For the majority of digital photographers this is a very simple decision:

• If you are primarily planning to display your images on the Web, choose sRGB as your working color space.

• If you plan to make fine ink jet prints from your digital files choose either Adobe 1998 or ProPhoto RGB.

In practice the difference tends to be that only experts use ProPhoto RGB because its extremely wide gamut requires some skills to manage. Adobe RGB 1998 is generally the safer choice for most photographers.

Secondly, as stated above, in theory all elements of a complete digital imaging system need accurate color profiles and these need to be applied consistently.

This could mean calibrating and creating profiles for everything from your camera, scanner, monitor, printer, and every paper you work with. But in the real world only a well-calibrated monitor and printer/paper profiles are essential.

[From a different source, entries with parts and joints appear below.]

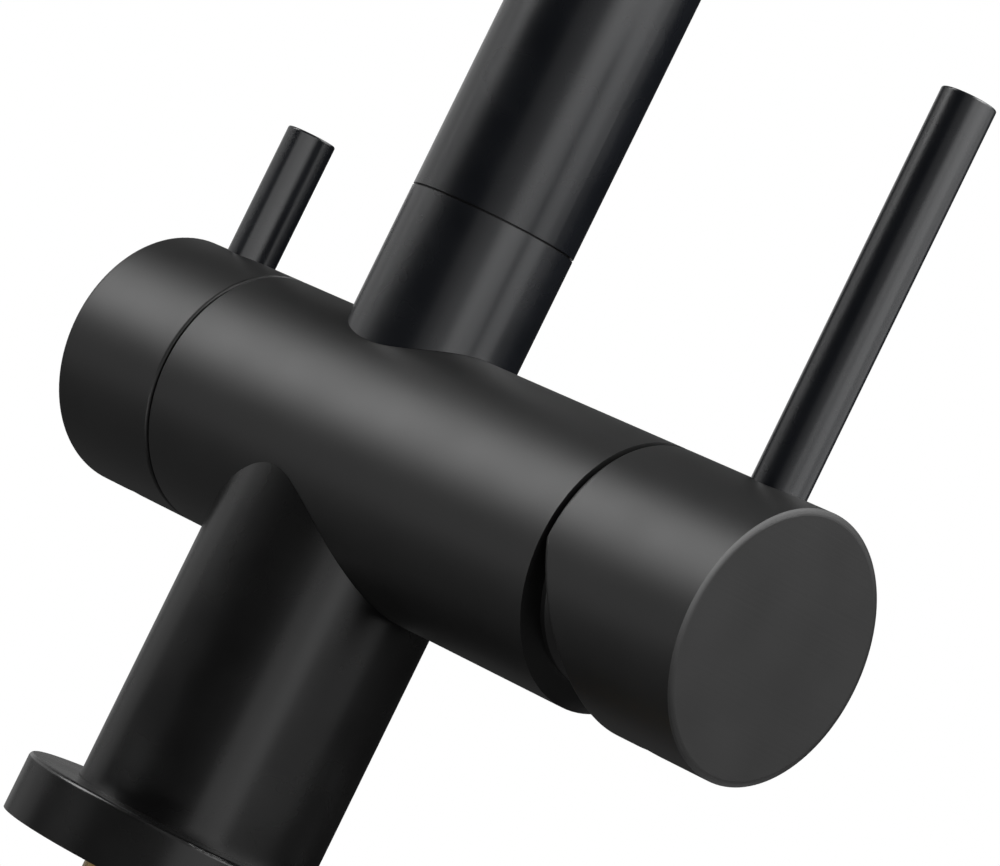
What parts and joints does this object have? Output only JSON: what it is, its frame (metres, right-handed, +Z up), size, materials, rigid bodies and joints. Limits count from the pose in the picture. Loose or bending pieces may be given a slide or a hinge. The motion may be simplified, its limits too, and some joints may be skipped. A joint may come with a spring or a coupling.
{
  "type": "three way filtered water tap",
  "caption": "Deck mounted kitchen tap with a swivelling spout, a mixer lever and a separate filtered water lever on a horizontal barrel.",
  "frame": {"origin": "centre of the base on the counter plane, on the axis of the shank and the column", "axes": "+Z up the column, +X along the barrel towards the mixer lever, -Y towards the user and the spout's outlet"},
  "size_m": [0.1611, 0.2377, 0.4347],
  "materials": {
    "black_coat": "satin black coating on metal",
    "brass": "machined",
    "steel": "plain",
    "ceramic": "lapped",
    "rubber": "matte",
    "white_plastic": "moulded",
    "black_plastic": "moulded"
  },
  "bodies": {
    "tap_body": {"valve_body": "black_coat", "spout_neck": "black_coat", "column_sleeve": "black_coat", "base_flange": "black_coat", "base_seal": "rubber", "mounting_shank": "brass", "deck_gasket": "rubber", "clamp_washer": "steel", "clamp_nut": "brass", "clamp_screw_1": "steel", "clamp_screw_2": "steel", "clamp_screw_3": "steel", "cartridge_base": "white_plastic", "port_seal_hot": "rubber", "port_seal_cold": "rubber", "port_seal_mixed": "rubber", "fixed_ceramic_disc": "ceramic", "cartridge_case": "white_plastic", "cartridge_nut": "brass", "cartridge_shroud": "black_coat", "spout_bearing_ring": "black_plastic", "spout_retaining_screw": "steel", "filter_valve_body": "brass", "filter_valve_seal": "rubber", "filter_fixed_disc": "ceramic"},
    "mixer_carrier": {"cartridge_carrier": "white_plastic", "stem_pin": "steel"},
    "mixer_disc": {"moving_ceramic_disc": "ceramic", "disc_driver": "white_plastic"},
    "mixer_grip": {"cartridge_stem": "brass", "mixer_handle": "black_coat", "mixer_lever": "black_coat", "mixer_set_screw": "steel", "mixer_screw_cap": "black_plastic"},
    "filter_grip": {"filter_moving_disc": "ceramic", "filter_spindle": "brass", "filter_spline_adaptor": "white_plastic", "filter_handle": "black_coat", "filter_lever": "black_coat", "filter_set_screw": "steel", "filter_screw_cap": "black_plastic"},
    "spout": {"spout_tube": "black_coat", "spout_adaptor": "brass", "spout_o_ring_lower": "rubber", "spout_o_ring_upper": "rubber", "filtered_water_tube": "white_plastic", "filtered_tube_fitting": "brass", "filtered_tube_seal": "rubber", "outlet_sleeve": "brass", "aerator_shell": "black_coat", "aerator_insert": "white_plastic", "filtered_nozzle": "black_plastic", "aerator_seal": "rubber"}
  },
  "joints": [
    {"name": "spout_swivel", "type": "hinge", "parent": "tap_body", "child": "spout", "pos_m": [0, 0, 0.1301], "axis": [0, 0, 1], "continuous": true},
    {"name": "mixer_turn", "type": "hinge", "parent": "tap_body", "child": "mixer_carrier", "pos_m": [0.0625, 0, 0.083], "axis": [1, 0, 0], "range_deg": [-45, 45]},
    {"name": "mixer_tilt", "type": "hinge", "parent": "mixer_carrier", "child": "mixer_grip", "pos_m": [0.0625, 0, 0.083], "axis": [0, 1, 0], "range_deg": [0, 25]},
    {"name": "disc_slide", "type": "slide", "parent": "mixer_carrier", "child": "mixer_disc", "axis": [0, 0, 1], "range_m": [0, 0.004]},
    {"name": "filter_turn", "type": "hinge", "parent": "tap_body", "child": "filter_grip", "pos_m": [-0.035, 0, 0.083], "axis": [1, 0, 0], "range_deg": [0, 90]}
  ],
  "couplings": [
    {"joint": "disc_slide", "follows": "mixer_tilt", "m_per_rad": 0.0091}
  ]
}
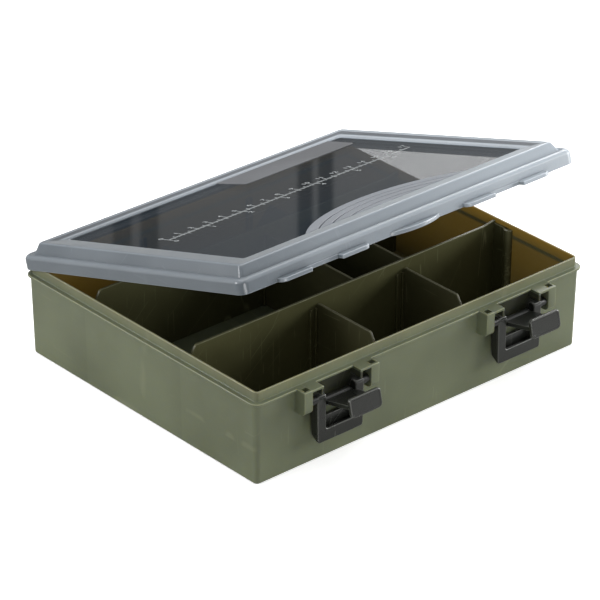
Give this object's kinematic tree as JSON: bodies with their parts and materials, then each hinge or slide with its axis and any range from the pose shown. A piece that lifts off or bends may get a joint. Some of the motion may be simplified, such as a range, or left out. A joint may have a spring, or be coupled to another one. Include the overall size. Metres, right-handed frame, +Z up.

Finally, there are three different color managers and each controls a different part of the overall process. It's important that you understand how to coordinate these three pieces of software so you can avoid conflicts that cause the most common problems.

• Apple's color management software is called ColorSync and in general it works in the background to make sure that the various color profiles are properly applied.

• Adobe Photoshop uses software called the Adobe Color Engine (ACE) that manages the color profiles for your monitor, images, and printers.

• Your printers and scanners use software called "Drivers," which handles color profiles for each of these devices.

The Step 4 below titled: Resolving Color Management Conflicts explains how to coordinate the functions of these different software tools.

Step 1 - Calibrate your monitor

A precisely calibrated and profiled monitor is absolutely essential for any of the other steps in color management to work properly. There's an understandable tendency to take this step for granted because the images on the screen may look "good," but remember that the key to color management is creating a coordinated system where all of the colors you work with match universal PCS standards. These standards are numerical so your monitor readouts need to be measured precisely and the resulting profile needs to be stored as the standard for your system.

My strong recommendation is that you use one of the many monitor calibration devices that are available for this task (see Appendix T). The process takes about 10 minutes and requires you to make a few important decisions:

White Balance. This determines the color of white that your eye uses as a point of reference for judging all other colors. I use 6500 k (Medium White) as my standard but this is purely a personal choice.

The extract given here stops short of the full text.